* MATERIAL FOR THE TASK
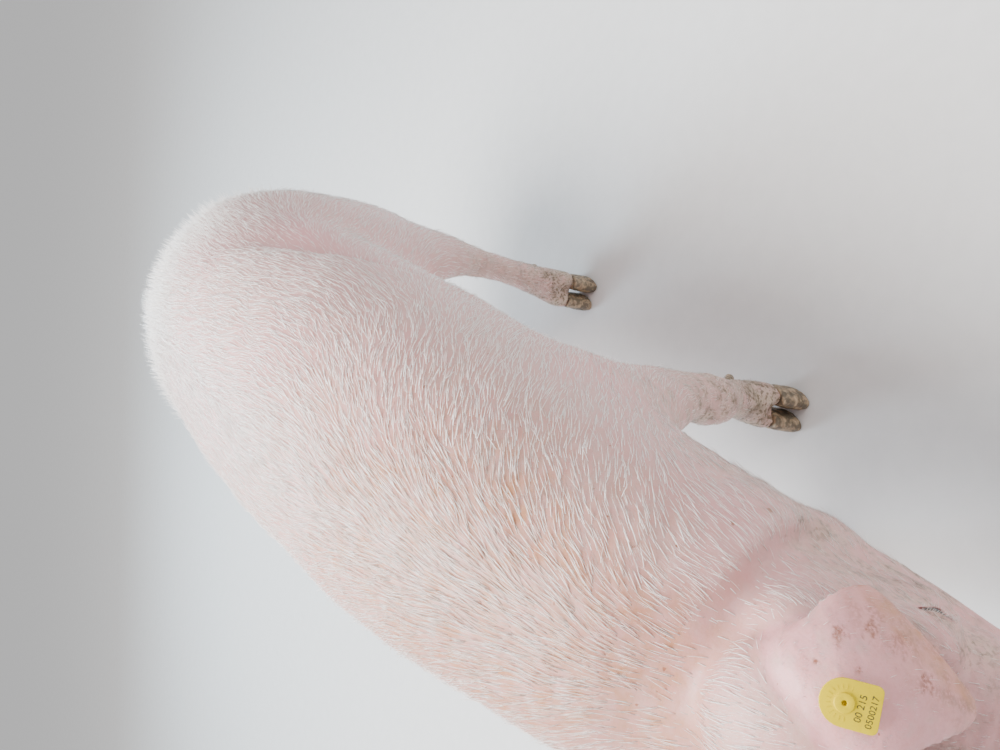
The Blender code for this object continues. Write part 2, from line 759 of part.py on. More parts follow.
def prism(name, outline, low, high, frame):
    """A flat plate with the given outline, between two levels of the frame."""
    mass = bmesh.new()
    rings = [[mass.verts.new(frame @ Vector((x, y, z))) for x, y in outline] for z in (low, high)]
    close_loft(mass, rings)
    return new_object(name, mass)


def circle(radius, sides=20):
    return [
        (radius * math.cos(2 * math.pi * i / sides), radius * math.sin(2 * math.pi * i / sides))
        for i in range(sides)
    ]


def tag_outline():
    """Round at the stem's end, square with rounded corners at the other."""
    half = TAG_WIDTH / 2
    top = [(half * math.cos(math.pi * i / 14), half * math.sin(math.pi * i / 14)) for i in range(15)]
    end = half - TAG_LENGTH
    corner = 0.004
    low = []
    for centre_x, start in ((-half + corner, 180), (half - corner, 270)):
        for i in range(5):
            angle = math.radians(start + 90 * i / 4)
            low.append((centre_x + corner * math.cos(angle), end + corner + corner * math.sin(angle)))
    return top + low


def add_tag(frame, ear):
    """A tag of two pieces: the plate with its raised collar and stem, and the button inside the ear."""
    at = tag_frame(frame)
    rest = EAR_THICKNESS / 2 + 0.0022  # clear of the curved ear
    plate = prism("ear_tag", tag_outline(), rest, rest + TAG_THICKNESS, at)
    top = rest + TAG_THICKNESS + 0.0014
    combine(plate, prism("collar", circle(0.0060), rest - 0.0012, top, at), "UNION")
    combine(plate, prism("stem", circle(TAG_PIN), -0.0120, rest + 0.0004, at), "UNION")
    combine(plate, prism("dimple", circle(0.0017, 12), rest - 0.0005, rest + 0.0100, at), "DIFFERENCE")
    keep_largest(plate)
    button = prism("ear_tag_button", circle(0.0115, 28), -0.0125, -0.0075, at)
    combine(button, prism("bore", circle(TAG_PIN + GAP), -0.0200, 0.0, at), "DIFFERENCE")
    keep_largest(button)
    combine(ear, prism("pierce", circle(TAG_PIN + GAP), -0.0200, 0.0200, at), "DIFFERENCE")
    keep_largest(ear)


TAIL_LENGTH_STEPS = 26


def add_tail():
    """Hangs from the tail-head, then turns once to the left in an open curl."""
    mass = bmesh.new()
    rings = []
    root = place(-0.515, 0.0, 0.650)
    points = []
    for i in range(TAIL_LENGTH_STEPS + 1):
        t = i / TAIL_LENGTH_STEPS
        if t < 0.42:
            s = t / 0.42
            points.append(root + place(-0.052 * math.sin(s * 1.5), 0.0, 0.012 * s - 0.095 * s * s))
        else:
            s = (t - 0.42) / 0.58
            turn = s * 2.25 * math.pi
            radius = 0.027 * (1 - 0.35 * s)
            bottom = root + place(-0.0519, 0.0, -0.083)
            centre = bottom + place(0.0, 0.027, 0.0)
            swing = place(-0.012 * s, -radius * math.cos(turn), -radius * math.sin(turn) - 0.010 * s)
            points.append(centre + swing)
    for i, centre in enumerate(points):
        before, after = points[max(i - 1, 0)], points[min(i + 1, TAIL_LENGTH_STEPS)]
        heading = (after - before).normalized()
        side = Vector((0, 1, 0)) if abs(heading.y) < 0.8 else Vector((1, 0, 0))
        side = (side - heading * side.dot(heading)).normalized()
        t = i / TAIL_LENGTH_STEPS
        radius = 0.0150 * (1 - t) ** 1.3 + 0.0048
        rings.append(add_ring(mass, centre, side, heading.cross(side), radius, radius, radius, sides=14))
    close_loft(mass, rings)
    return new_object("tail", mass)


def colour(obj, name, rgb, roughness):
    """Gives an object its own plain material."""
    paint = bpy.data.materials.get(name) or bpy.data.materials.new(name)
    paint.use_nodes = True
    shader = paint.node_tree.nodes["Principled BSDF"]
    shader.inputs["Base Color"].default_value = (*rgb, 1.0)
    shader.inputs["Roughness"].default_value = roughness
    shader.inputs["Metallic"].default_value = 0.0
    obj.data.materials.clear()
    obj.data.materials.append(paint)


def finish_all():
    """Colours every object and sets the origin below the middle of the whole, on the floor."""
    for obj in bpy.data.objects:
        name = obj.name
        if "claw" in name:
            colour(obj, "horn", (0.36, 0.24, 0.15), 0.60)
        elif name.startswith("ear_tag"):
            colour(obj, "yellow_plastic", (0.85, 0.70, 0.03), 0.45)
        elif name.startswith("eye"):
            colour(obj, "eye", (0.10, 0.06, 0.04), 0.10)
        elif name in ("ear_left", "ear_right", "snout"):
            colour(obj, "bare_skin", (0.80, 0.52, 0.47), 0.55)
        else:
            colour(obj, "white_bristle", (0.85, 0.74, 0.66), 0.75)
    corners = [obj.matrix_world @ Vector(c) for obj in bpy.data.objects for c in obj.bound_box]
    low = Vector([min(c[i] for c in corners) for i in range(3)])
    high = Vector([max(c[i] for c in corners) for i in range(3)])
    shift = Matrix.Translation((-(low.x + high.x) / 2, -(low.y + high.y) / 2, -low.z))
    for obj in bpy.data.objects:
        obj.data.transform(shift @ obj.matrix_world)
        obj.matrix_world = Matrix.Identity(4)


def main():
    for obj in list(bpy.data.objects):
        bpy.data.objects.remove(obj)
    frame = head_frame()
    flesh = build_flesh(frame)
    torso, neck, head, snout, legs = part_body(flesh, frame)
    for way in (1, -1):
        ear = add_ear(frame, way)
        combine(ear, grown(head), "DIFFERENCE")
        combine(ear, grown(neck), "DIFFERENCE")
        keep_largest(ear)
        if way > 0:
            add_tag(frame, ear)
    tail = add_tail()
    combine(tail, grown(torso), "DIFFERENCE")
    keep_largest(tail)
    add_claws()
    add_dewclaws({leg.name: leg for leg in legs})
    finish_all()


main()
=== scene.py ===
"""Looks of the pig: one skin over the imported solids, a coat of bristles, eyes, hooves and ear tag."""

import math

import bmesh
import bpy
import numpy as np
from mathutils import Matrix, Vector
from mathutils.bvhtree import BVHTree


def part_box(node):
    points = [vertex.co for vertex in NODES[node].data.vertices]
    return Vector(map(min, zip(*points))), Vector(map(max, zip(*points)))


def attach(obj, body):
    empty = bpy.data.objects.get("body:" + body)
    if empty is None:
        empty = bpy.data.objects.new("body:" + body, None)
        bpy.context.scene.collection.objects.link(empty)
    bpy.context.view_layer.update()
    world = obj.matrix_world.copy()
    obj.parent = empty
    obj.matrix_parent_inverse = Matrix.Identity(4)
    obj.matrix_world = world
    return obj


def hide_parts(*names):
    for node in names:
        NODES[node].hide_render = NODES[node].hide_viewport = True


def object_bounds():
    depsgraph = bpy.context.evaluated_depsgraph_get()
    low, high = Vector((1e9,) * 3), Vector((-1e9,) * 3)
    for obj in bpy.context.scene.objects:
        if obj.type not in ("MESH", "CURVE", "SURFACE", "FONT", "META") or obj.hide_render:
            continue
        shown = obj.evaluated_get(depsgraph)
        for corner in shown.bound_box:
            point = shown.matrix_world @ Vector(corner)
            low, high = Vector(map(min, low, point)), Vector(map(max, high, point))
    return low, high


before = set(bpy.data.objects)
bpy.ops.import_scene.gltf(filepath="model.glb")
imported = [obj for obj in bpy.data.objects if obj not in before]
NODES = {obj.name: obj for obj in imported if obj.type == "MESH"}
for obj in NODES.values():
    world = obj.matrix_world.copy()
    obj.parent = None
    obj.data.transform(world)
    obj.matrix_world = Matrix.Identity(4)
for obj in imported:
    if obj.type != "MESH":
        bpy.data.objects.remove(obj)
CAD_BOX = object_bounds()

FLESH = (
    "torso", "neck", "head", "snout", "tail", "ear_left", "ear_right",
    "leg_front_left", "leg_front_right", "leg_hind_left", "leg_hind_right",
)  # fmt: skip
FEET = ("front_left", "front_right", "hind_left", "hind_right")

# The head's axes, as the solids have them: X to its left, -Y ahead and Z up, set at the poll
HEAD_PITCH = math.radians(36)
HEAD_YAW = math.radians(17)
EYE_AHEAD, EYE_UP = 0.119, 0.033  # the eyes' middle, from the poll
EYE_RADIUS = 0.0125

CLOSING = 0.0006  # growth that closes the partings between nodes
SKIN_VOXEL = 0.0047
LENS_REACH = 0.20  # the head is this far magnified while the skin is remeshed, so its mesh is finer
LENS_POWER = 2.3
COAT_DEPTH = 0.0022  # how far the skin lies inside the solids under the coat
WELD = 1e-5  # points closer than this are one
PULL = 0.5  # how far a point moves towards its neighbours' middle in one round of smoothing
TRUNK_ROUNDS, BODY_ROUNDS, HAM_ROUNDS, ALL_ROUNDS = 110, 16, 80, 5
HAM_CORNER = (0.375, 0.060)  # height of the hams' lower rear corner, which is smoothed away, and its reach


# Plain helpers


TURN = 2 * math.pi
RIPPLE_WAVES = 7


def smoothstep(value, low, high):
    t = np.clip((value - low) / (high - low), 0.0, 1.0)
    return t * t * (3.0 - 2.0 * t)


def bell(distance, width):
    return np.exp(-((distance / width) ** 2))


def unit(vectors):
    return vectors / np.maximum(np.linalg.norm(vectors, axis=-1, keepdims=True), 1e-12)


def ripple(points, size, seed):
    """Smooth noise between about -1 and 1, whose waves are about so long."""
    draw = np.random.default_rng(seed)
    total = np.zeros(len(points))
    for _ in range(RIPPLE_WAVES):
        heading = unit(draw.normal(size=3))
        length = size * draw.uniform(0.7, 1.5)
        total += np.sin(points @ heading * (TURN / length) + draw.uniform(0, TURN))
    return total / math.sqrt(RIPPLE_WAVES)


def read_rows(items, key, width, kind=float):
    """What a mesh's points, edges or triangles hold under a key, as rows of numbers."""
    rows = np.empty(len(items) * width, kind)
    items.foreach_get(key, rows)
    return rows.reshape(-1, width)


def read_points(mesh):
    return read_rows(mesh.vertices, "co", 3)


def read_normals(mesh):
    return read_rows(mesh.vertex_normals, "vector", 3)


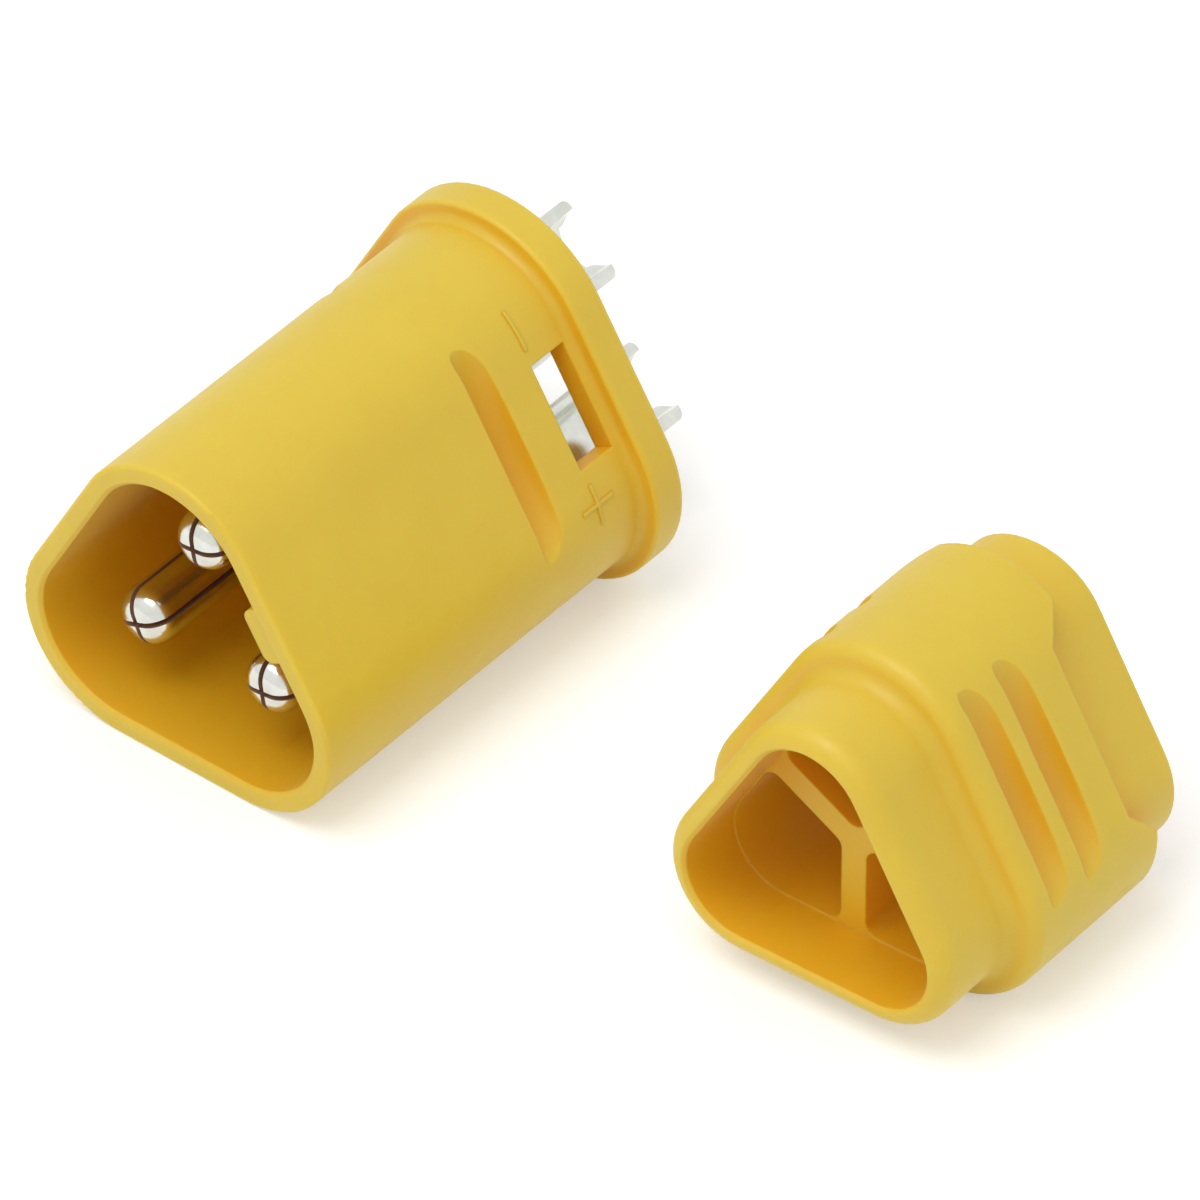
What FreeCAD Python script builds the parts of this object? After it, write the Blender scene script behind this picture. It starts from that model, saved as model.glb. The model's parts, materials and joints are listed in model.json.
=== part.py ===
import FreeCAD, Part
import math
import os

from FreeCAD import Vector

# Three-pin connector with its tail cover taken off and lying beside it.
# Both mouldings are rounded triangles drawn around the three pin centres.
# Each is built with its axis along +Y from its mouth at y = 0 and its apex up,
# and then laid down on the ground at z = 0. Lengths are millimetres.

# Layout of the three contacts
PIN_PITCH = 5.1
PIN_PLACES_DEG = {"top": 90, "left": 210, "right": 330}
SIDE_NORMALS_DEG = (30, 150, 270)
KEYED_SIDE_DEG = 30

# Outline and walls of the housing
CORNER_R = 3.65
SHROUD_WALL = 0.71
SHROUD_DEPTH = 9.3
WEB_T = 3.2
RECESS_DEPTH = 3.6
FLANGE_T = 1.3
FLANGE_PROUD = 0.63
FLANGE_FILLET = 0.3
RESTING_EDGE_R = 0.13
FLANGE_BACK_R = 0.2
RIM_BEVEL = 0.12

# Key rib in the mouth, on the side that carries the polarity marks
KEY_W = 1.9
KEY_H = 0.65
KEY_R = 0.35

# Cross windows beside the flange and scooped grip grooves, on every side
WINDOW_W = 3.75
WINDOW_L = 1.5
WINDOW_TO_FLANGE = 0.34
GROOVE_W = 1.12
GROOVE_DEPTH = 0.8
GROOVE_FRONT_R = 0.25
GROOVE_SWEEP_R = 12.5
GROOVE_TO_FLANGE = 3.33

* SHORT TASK
Using the data above, repeat exactly the lines that begin at the line with "low, high = Vector((1e9,)" and end at the line with "Vector(map(max, high, point))", both ends included.

* ANSWER TO THE PROBLEM
    low, high = Vector((1e9,) * 3), Vector((-1e9,) * 3)
    for obj in bpy.context.scene.objects:
        if obj.type not in ("MESH", "CURVE", "SURFACE", "FONT", "META") or obj.hide_render:
            continue
        shown = obj.evaluated_get(depsgraph)
        for corner in shown.bound_box:
            point = shown.matrix_world @ Vector(corner)
            low, high = Vector(map(min, low, point)), Vector(map(max, high, point))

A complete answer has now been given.